Democrats Should Back Lower Immigration

THE split among congressional Republicans over whether to reduce legal immigration left the decision to minority-party Democrats. The choice of which Republican faction to back should not have been difficult, because the GOP rift is in essence about whether to promote a loose-labor or tight-labor economy.

The more abundant "populist Republicans" have been voting for the remarkably pro-labor action of reducing the importation of foreign workers. If they had gotten the support of only a third of the Democrats in the House last week, they would have tipped the balance against the "corporationist Republicans," who want to guarantee US corporations continued access to the current unprecedented flow of foreign workers. But on the key amendment, most Democrats voted with the "corporationists."

Americans are not at all uncertain about which faction they prefer. Amid nationwide anxiety about stagnant or declining wages, corporate-downsizing, and ever-sharper income disparity, opinion polls repeatedly reveal overwhelming voter support for immigration cuts far larger than the ones being fought over in Washington. Americans desire a return to the tight-labor and low-immigration conditions that helped feed the phenomenal midcentury growth and rising prosperity of the middle class.

A recent Roper poll found that 70 percent of the public favors slashing legal immigration from the roughly 1 million immigrants a year of the 1990s to below 300,000. That number is not historically low. During the 40 years prior to 1965, we took in 178,000 a year. Immigration from 1776 to 1965 averaged 230,000, about the level advocated by Republican Pat Buchanan in what most commentators consider an extreme position.
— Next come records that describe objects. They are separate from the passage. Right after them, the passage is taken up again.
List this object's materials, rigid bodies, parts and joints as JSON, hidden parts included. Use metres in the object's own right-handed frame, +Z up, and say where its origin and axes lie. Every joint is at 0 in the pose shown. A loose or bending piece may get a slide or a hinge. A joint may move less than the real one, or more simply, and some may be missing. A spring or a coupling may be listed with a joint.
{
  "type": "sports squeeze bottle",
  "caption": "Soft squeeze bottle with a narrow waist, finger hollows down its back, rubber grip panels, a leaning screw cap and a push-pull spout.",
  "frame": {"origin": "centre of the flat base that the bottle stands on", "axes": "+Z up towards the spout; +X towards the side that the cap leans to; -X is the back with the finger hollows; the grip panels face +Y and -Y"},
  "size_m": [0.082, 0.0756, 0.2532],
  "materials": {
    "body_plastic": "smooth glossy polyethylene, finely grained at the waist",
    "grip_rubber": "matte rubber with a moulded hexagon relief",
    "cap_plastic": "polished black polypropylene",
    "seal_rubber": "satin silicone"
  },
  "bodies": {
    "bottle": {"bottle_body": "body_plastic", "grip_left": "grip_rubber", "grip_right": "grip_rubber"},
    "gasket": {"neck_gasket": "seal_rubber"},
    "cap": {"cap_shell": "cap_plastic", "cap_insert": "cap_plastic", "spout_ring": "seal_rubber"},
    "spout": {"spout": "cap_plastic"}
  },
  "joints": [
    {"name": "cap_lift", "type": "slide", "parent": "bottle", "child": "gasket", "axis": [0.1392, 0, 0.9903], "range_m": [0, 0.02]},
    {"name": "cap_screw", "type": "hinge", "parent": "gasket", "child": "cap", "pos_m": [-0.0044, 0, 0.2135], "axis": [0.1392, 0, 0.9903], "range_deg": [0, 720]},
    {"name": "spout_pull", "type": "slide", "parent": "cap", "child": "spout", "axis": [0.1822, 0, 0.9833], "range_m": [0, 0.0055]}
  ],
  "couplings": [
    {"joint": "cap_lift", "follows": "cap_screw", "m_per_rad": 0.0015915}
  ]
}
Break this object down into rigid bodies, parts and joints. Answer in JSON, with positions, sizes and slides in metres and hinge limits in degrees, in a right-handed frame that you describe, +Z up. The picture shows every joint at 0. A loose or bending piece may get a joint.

But Roper found that 54 percent want the numbers even lower - below 100,000. Meanwhile, Congress balks over timid legislation that would take several years just to get the flow down to below 600,000.

One would expect the Democrats to challenge populist Republicans for the title of wage-earners' champions by advocating even-deeper cuts in two categories: (1) skilled immigrants, whose numbers are wreaking havoc among American engineers, scientists, physicians, and PhDs; and (2) members of previous immigrants' extended families, primarily lower-skilled workers who exacerbate the poor job markets for lower-skilled Americans.
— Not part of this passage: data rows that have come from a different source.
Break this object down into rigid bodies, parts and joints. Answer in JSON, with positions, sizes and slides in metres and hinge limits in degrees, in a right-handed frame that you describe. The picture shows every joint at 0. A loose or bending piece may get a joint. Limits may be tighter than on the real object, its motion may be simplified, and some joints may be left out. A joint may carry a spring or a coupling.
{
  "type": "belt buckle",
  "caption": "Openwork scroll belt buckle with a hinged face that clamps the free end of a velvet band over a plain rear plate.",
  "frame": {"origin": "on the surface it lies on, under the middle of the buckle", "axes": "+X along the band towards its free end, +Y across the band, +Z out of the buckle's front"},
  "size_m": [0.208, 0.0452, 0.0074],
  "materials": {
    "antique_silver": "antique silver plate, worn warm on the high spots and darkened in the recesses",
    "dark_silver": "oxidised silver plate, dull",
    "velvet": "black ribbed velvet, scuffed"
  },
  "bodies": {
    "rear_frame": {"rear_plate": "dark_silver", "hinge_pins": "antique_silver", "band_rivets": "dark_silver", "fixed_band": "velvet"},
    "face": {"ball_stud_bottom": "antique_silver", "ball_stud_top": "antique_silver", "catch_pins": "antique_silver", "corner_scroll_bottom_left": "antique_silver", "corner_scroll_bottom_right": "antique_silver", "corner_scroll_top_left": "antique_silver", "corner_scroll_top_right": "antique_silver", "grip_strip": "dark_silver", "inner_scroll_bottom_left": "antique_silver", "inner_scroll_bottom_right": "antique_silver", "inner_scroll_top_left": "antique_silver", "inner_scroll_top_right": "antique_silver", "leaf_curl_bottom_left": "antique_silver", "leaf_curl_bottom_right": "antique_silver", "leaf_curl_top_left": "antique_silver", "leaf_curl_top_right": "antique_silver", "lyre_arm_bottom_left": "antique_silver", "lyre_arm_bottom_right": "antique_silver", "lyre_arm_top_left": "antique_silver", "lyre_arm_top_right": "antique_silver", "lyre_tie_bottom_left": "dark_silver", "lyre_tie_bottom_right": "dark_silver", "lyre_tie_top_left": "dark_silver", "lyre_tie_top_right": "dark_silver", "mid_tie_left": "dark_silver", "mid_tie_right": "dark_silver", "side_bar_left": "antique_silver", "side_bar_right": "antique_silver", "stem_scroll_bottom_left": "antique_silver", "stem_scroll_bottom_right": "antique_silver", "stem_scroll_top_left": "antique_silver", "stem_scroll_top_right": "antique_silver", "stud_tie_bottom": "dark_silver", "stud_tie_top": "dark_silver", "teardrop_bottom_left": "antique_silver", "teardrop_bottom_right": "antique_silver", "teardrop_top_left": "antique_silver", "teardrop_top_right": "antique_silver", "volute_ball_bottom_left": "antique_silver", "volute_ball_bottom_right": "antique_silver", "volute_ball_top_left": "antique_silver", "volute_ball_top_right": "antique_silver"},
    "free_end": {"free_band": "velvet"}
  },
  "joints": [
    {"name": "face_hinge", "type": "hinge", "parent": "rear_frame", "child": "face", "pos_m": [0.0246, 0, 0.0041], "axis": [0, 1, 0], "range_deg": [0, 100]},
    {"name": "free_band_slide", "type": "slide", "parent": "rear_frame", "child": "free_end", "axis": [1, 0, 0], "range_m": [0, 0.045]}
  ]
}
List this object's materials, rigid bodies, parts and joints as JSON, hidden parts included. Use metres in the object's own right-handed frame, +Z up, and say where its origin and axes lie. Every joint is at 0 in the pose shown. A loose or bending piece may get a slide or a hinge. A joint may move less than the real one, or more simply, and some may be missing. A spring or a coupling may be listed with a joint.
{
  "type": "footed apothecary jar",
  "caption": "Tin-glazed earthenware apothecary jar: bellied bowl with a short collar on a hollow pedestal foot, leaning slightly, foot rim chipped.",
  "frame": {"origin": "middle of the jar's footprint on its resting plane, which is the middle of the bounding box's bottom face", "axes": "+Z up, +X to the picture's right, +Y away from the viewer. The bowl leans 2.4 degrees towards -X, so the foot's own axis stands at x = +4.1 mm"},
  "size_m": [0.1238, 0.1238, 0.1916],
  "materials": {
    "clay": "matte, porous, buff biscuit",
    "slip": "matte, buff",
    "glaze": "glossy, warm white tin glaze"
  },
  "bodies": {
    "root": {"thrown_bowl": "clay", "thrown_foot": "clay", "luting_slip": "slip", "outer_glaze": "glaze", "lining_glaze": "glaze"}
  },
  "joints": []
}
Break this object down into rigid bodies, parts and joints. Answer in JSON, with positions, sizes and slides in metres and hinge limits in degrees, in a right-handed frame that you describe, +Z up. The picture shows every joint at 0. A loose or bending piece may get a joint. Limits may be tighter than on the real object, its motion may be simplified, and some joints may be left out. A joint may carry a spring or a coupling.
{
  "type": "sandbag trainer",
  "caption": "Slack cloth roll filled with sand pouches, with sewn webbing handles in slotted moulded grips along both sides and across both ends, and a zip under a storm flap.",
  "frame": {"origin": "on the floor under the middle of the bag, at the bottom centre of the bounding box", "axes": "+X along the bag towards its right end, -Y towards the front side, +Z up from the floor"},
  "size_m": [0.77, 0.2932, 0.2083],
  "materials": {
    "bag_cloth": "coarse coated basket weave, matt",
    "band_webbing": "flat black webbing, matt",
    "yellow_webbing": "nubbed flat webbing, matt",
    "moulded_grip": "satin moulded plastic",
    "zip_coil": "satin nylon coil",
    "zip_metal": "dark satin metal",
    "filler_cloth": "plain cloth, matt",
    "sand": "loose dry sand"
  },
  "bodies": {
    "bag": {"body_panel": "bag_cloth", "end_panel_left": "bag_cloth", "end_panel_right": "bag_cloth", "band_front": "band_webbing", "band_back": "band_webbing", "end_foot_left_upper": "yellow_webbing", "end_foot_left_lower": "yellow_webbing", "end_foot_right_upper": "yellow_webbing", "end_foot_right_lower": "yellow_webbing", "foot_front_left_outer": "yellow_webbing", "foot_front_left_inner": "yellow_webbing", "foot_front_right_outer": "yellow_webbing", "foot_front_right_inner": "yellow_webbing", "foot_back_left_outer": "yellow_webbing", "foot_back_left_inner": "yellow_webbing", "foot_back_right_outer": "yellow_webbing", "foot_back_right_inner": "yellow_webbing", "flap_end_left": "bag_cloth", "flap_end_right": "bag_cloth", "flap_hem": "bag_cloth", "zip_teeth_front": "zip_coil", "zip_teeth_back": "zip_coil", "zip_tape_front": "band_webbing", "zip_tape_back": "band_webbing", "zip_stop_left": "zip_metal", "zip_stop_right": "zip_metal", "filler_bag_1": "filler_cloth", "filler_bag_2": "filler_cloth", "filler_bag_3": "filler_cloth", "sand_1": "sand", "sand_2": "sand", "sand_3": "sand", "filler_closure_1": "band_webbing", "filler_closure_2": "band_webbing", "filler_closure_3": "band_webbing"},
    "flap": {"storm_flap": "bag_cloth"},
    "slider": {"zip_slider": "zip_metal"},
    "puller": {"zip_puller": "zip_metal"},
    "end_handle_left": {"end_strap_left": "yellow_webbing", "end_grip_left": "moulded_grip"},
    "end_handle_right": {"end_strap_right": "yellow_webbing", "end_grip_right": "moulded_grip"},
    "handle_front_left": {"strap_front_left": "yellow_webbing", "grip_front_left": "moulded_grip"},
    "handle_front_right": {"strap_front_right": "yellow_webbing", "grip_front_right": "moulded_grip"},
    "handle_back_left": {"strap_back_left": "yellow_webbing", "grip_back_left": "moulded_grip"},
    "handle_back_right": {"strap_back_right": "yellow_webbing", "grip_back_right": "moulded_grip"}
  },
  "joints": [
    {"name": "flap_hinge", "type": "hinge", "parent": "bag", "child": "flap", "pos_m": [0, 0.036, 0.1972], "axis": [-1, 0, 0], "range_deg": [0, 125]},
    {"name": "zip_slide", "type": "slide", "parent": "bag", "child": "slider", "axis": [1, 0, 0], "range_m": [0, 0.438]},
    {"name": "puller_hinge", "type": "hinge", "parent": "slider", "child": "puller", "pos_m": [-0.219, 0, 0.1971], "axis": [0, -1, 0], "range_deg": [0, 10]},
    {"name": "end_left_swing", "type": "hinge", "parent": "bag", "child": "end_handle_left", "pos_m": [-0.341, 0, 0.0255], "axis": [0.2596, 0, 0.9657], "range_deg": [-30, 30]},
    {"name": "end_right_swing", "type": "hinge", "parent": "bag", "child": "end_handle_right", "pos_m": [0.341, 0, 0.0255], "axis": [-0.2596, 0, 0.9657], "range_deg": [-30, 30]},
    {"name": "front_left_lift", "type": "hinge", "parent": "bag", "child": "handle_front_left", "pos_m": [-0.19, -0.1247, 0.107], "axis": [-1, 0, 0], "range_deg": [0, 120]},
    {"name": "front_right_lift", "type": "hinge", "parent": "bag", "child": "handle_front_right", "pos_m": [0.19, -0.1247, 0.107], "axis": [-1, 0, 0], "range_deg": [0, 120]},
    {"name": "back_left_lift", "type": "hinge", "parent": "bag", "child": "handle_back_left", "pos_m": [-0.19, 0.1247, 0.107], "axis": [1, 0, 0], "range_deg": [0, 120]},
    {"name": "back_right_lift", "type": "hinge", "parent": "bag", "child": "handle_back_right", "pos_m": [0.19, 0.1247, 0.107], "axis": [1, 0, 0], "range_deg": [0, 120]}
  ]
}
But Democrats have been slow to take a stand for tightening the labor supply. They may not realize what they lose by ceding the issue to Mr. Buchanan, or they don't want to risk alienating Democratic-leaning ethnic organizations that desire high immigration to enlarge their political power. But the Democrats may also have lost confidence in the value of tight labor markets.

Much recent work by economists suggests that tight labor markets are good for workers of all skill levels and for the economy as a whole. Berkeley economist Paul Romer explains that per capita investment tends to drop during loose labor conditions. That is a key ingredient in determining whether per capita output - and thus wages - can increase. Mr. Romer found that throughout US history the growth of per capita output has declined when the growth in number of workers, from high immigration or fertility, went up. Studies by Harvard's Jeffrey Williamson have found that during periods of high immigration, the country experienced its highest degrees of wage disparity - similar to that of today.

Economist Harry Oshima found that when immigration was restricted in the mid-1910s and the mid-1920s, the resulting tight-labor conditions forced employers to raise pay. That induced employers to press for advances in mechanization. Growth in output per worker hour was phenomenal, making it possible to raise wages still further. In this cycle of productivity and wage gains the US became a middle-class nation.

The drastic reduction in immigration and lowered birth rate, according to Peter Lindert of the University of California-Davis, accounted for approximately one-third of the historic closing of the income gap during the early-to-middle part of this century, in which workers' incomes grew much closer to those of the upper class. While union power gets a lot of credit, Lindert concludes they got that power because of tight labor conditions. Loose labor conditions have not been the only contributors to the slower productivity growth and depressed wages of the last two decades. But economists Williamson and Timothy Hatton say that all mainstream economic models predict that migration will tend to lower wages where immigrants settle.

A Bureau of Labor Statistics report this year concluded that immigration of low-skill workers was responsible for roughly half the decline in real wages for native-born high school dropouts during the 1980s. Harvard's George Borjas calculates that high immigration during the 1980s helped facilitate a massive redistribution of wealth - more than $100 billion a year - from American workers to the upper class.

One would not expect Democrats to join in continuing the perverse Robin Hood scheme of radically high immigration that takes from middle-class workers and gives to the country's most affluent. But that is what most are doing by abandoning the populist Republicans in a first step toward restoring the worker-friendly conditions of a tight labor market.